**Provided material:**
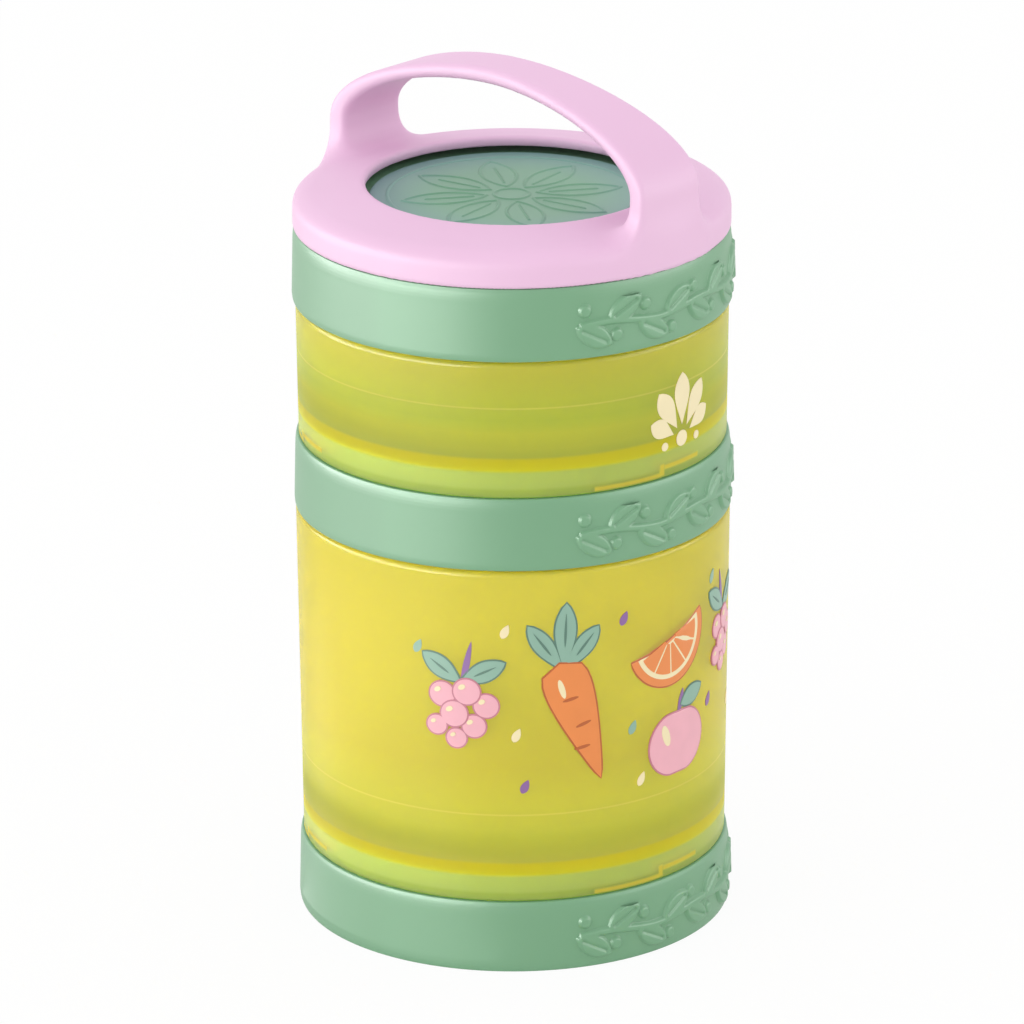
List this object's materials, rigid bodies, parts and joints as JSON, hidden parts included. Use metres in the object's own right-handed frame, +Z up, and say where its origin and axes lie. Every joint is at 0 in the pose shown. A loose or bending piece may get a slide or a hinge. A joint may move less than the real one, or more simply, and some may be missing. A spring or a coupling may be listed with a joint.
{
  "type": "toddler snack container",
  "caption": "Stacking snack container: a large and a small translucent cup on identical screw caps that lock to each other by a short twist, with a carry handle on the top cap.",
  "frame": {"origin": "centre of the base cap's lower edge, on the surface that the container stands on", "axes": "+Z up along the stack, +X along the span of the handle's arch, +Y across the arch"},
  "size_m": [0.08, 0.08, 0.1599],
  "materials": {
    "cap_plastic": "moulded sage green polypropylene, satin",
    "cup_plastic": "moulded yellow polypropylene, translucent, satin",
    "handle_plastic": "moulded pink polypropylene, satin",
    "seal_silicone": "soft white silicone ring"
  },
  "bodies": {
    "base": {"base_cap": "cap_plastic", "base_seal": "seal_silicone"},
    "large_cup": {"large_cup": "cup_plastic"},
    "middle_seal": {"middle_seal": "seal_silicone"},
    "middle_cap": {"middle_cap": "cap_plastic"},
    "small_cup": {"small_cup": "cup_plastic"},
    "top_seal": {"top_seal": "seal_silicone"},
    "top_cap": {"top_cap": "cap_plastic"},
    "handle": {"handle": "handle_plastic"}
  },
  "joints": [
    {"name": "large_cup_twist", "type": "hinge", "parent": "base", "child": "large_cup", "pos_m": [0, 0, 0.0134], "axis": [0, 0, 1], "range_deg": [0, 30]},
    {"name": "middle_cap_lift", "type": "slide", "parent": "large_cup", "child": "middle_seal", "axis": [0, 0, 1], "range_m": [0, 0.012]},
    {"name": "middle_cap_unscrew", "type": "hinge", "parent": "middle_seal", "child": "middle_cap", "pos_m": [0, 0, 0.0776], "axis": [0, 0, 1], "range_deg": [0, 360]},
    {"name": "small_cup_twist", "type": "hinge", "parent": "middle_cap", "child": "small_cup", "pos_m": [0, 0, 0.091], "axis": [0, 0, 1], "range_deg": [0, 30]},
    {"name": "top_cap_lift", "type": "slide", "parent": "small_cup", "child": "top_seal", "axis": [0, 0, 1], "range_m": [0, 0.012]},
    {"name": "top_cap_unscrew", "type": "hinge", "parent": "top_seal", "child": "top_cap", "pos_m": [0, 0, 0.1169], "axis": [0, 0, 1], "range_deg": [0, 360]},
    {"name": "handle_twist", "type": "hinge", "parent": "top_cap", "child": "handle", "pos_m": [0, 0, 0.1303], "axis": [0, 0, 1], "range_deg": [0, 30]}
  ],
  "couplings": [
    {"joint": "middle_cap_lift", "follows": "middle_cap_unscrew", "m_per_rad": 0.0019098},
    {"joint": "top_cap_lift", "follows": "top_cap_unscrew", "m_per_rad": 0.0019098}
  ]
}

**Challenge:** Give the listing again, word for word.

**Complete response:**
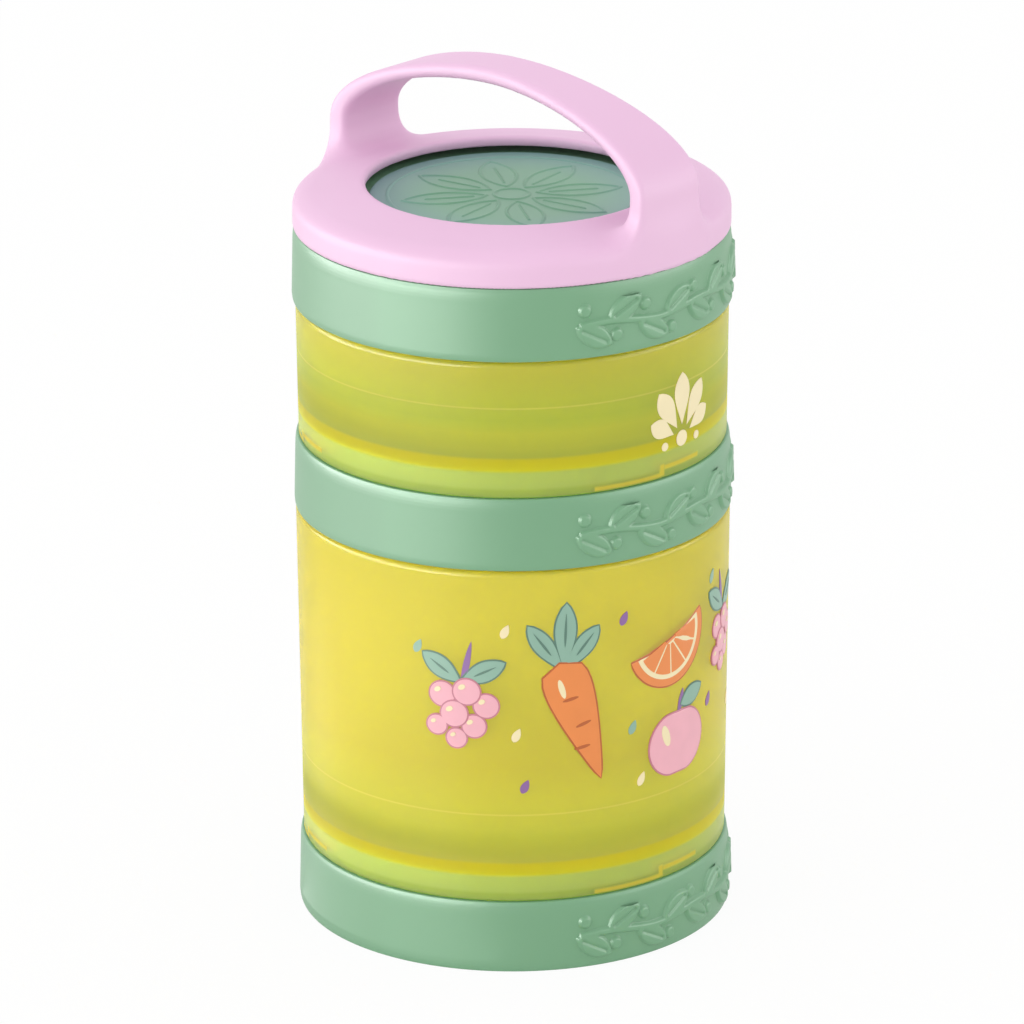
List this object's materials, rigid bodies, parts and joints as JSON, hidden parts included. Use metres in the object's own right-handed frame, +Z up, and say where its origin and axes lie. Every joint is at 0 in the pose shown. A loose or bending piece may get a slide or a hinge. A joint may move less than the real one, or more simply, and some may be missing. A spring or a coupling may be listed with a joint.
{
  "type": "toddler snack container",
  "caption": "Stacking snack container: a large and a small translucent cup on identical screw caps that lock to each other by a short twist, with a carry handle on the top cap.",
  "frame": {"origin": "centre of the base cap's lower edge, on the surface that the container stands on", "axes": "+Z up along the stack, +X along the span of the handle's arch, +Y across the arch"},
  "size_m": [0.08, 0.08, 0.1599],
  "materials": {
    "cap_plastic": "moulded sage green polypropylene, satin",
    "cup_plastic": "moulded yellow polypropylene, translucent, satin",
    "handle_plastic": "moulded pink polypropylene, satin",
    "seal_silicone": "soft white silicone ring"
  },
  "bodies": {
    "base": {"base_cap": "cap_plastic", "base_seal": "seal_silicone"},
    "large_cup": {"large_cup": "cup_plastic"},
    "middle_seal": {"middle_seal": "seal_silicone"},
    "middle_cap": {"middle_cap": "cap_plastic"},
    "small_cup": {"small_cup": "cup_plastic"},
    "top_seal": {"top_seal": "seal_silicone"},
    "top_cap": {"top_cap": "cap_plastic"},
    "handle": {"handle": "handle_plastic"}
  },
  "joints": [
    {"name": "large_cup_twist", "type": "hinge", "parent": "base", "child": "large_cup", "pos_m": [0, 0, 0.0134], "axis": [0, 0, 1], "range_deg": [0, 30]},
    {"name": "middle_cap_lift", "type": "slide", "parent": "large_cup", "child": "middle_seal", "axis": [0, 0, 1], "range_m": [0, 0.012]},
    {"name": "middle_cap_unscrew", "type": "hinge", "parent": "middle_seal", "child": "middle_cap", "pos_m": [0, 0, 0.0776], "axis": [0, 0, 1], "range_deg": [0, 360]},
    {"name": "small_cup_twist", "type": "hinge", "parent": "middle_cap", "child": "small_cup", "pos_m": [0, 0, 0.091], "axis": [0, 0, 1], "range_deg": [0, 30]},
    {"name": "top_cap_lift", "type": "slide", "parent": "small_cup", "child": "top_seal", "axis": [0, 0, 1], "range_m": [0, 0.012]},
    {"name": "top_cap_unscrew", "type": "hinge", "parent": "top_seal", "child": "top_cap", "pos_m": [0, 0, 0.1169], "axis": [0, 0, 1], "range_deg": [0, 360]},
    {"name": "handle_twist", "type": "hinge", "parent": "top_cap", "child": "handle", "pos_m": [0, 0, 0.1303], "axis": [0, 0, 1], "range_deg": [0, 30]}
  ],
  "couplings": [
    {"joint": "middle_cap_lift", "follows": "middle_cap_unscrew", "m_per_rad": 0.0019098},
    {"joint": "top_cap_lift", "follows": "top_cap_unscrew", "m_per_rad": 0.0019098}
  ]
}